The main opportunity now is polish. The fundamentals are there: identity, legal pages, active merchandising, visible reviews, and social linkage. The next step is operational coherence. If Cochetica.com keeps the curated feel but tightens copy consistency, shipping communication, and policy presentation, the site can feel as reliable as the brand already wants to look.
Key takeaways
- Cochetica.com is a Romanian creator-led beauty ecommerce site centered on Lorena Popa and a curated, identity-driven product range rather than a massive catalog.
- The site’s strongest asset is clear brand positioning: edited routines, aesthetic product naming, seasonal collections, and bundles that support higher-intent shopping.
- Trust signals are present, including business details, legal pages, social links, and a substantial Judge.me review footprint.

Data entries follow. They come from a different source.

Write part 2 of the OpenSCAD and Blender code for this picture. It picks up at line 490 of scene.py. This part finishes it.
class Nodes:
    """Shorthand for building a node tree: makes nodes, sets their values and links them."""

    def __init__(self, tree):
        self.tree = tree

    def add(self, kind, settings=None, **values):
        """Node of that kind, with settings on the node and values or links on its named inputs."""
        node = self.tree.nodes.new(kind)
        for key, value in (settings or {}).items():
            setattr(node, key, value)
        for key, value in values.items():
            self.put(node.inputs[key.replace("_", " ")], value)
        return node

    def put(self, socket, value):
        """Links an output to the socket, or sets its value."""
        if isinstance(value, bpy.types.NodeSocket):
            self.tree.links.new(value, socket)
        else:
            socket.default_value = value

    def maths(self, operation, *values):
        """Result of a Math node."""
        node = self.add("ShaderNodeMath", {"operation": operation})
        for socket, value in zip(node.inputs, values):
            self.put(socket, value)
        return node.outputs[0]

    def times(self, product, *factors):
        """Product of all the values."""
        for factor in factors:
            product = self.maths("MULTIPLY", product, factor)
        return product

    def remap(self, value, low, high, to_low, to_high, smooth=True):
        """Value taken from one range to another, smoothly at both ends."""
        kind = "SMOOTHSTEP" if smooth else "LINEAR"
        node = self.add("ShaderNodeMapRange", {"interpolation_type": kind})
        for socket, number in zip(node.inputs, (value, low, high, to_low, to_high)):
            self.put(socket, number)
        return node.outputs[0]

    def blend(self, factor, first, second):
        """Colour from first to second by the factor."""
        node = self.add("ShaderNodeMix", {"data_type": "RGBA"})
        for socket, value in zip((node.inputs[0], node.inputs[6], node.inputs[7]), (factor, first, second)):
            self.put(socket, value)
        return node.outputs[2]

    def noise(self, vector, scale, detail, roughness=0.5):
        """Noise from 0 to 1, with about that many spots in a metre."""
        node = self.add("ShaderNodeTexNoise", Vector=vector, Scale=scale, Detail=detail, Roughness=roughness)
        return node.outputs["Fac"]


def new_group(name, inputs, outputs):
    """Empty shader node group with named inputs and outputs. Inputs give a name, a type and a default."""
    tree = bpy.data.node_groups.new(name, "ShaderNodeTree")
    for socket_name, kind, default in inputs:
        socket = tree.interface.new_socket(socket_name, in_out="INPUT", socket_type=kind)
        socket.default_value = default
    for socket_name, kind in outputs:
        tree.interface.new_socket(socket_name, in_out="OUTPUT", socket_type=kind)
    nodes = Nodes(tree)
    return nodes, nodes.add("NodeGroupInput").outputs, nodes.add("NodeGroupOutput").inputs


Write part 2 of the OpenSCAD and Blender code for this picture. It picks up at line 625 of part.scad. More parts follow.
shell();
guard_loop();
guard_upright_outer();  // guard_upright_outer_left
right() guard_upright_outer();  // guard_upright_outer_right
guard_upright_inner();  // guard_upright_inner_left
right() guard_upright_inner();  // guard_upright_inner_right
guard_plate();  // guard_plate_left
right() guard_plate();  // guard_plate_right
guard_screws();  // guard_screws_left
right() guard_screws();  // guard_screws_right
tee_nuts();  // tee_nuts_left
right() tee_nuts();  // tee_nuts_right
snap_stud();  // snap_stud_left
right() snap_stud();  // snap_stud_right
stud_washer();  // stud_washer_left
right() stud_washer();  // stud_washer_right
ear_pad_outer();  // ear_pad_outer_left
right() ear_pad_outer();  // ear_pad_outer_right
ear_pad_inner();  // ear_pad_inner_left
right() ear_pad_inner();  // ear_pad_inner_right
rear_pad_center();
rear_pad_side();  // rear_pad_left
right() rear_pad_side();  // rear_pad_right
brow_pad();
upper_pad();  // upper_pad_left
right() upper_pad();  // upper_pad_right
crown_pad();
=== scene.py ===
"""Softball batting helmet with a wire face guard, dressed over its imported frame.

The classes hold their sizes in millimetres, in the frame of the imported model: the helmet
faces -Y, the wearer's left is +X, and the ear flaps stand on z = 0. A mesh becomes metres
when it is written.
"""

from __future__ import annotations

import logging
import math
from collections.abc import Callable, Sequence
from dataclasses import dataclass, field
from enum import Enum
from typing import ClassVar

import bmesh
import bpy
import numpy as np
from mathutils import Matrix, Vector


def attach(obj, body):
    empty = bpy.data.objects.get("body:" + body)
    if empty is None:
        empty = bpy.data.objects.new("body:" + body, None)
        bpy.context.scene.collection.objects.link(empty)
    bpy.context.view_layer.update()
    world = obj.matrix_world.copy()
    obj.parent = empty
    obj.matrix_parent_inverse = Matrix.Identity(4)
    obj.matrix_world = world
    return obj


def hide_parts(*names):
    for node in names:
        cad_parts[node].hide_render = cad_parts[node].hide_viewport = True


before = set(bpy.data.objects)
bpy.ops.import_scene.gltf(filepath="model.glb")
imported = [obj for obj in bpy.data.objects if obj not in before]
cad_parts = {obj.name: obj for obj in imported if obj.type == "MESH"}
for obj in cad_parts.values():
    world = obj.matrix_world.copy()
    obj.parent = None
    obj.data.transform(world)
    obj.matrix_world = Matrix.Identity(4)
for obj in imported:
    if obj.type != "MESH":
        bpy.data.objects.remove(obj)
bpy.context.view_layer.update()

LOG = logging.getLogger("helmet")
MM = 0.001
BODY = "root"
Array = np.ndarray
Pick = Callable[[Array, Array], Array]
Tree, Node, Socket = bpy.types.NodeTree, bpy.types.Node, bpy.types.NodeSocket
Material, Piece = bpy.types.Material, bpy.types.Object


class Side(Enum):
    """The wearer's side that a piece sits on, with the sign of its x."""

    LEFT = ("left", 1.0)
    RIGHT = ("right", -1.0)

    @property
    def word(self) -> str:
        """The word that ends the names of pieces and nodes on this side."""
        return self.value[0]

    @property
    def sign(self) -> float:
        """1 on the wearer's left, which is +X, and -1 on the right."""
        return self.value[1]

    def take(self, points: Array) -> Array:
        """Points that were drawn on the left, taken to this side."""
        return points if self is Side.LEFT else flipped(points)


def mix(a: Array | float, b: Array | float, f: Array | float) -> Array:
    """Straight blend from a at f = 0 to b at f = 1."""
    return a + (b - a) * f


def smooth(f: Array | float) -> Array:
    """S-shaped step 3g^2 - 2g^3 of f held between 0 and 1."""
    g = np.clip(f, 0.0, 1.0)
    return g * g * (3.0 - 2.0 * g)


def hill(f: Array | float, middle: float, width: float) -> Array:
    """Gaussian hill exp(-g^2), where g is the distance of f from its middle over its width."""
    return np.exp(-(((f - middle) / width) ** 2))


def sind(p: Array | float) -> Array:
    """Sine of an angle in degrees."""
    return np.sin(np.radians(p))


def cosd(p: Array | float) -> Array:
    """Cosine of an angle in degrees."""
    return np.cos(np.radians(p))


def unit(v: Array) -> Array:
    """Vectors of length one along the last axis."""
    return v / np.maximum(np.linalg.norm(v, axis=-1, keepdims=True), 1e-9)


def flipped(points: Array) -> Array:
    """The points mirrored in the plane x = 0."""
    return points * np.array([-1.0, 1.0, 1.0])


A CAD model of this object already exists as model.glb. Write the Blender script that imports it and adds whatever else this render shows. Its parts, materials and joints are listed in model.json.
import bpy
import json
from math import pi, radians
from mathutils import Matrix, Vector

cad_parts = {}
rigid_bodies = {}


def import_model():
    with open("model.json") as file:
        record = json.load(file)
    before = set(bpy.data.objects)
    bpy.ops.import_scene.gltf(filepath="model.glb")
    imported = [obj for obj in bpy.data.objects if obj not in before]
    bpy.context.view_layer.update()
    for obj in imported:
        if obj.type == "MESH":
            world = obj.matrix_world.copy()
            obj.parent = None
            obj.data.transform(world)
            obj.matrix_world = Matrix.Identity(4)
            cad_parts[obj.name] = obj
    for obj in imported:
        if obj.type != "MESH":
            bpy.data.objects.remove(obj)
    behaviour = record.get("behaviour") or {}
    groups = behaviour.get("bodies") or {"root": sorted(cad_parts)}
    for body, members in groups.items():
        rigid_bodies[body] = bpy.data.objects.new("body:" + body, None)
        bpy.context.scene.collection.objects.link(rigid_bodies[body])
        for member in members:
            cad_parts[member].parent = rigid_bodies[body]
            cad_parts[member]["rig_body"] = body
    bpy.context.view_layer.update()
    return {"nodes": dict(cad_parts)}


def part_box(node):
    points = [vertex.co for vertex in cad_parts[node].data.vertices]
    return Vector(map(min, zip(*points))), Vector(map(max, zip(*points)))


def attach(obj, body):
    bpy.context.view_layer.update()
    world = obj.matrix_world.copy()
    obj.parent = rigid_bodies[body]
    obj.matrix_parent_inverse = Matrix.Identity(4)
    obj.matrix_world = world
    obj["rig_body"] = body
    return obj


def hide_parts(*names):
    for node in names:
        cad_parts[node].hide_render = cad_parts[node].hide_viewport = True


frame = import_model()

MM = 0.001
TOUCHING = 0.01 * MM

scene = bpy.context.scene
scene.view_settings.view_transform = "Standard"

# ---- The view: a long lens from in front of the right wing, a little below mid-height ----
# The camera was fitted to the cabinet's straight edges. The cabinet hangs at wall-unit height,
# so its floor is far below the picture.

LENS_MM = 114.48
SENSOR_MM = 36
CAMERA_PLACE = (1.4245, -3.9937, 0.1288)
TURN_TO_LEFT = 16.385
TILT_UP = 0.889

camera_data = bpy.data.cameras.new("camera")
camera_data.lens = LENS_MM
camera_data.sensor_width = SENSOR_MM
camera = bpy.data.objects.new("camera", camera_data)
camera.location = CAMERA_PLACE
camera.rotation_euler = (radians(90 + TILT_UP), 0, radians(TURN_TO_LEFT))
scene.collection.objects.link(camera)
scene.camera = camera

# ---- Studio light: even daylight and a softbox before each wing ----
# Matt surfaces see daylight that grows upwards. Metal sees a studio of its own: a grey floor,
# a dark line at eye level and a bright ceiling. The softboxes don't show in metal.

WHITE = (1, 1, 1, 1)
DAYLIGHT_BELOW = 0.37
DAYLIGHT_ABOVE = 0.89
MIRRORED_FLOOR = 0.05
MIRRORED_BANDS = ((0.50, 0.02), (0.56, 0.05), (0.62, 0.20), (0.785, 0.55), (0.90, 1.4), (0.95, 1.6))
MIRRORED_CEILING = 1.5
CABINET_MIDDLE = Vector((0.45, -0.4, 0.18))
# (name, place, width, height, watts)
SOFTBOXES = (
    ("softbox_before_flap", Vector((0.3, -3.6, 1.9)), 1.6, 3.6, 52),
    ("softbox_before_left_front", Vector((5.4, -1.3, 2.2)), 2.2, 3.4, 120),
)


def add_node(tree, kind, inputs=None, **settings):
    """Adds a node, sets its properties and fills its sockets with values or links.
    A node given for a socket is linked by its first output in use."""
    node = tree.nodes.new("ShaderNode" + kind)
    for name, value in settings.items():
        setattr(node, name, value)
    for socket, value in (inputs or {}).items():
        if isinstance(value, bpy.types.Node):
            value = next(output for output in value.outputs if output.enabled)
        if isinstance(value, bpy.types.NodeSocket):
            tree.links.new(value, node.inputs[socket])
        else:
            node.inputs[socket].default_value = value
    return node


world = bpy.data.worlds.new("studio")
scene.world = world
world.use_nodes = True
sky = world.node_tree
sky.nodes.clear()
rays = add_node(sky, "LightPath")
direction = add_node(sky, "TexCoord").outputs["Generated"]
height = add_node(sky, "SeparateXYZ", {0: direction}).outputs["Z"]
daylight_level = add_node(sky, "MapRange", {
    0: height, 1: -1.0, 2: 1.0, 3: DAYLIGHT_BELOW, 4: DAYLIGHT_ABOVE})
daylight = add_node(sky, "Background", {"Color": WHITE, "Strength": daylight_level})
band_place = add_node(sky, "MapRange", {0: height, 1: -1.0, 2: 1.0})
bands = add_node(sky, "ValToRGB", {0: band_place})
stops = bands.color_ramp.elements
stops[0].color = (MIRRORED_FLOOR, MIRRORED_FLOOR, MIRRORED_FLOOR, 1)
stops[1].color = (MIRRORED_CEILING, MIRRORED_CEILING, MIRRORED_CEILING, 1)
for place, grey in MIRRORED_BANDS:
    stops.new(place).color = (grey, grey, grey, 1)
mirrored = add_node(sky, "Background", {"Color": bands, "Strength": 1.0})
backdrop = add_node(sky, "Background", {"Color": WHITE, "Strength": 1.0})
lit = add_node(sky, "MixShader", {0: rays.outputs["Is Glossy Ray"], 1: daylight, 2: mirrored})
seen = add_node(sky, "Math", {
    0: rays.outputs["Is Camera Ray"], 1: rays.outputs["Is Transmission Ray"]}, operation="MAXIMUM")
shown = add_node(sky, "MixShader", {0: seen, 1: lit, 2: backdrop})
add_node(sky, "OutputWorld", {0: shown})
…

- The biggest weakness is inconsistency in site messaging, especially around shipping thresholds and mixed-language storefront copy.
- Overall, the site looks commercially active and strategically focused, but it would benefit from tighter execution to match its polished branding.
FAQ
What kind of website is Cochetica.com?
It is an online beauty and lifestyle store selling makeup, personal care items, accessories, and related products under the COCHEȚICA brand.
Is Cochetica.com tied to a person or influencer?
Yes. The homepage states that Lorena Popa is the creator of Cochețica and the voice of the brand, and product naming also reflects that creator-led identity.
Does the site look legitimate?
It shows several legitimacy markers: business registration details, policy pages, social links, and an external Scamadviser rating describing the domain as average to good trust with a valid SSL certificate.
Are there customer reviews?
Yes. Judge.me lists thousands of store reviews, and individual product pages such as the CC Cream include large review counts and visible customer comments.
What is the biggest issue with the site right now?
Not credibility so much as consistency. Some messages, especially around free shipping thresholds and language usage across the storefront, do not fully line up, which can make the shopping experience feel less polished than the branding.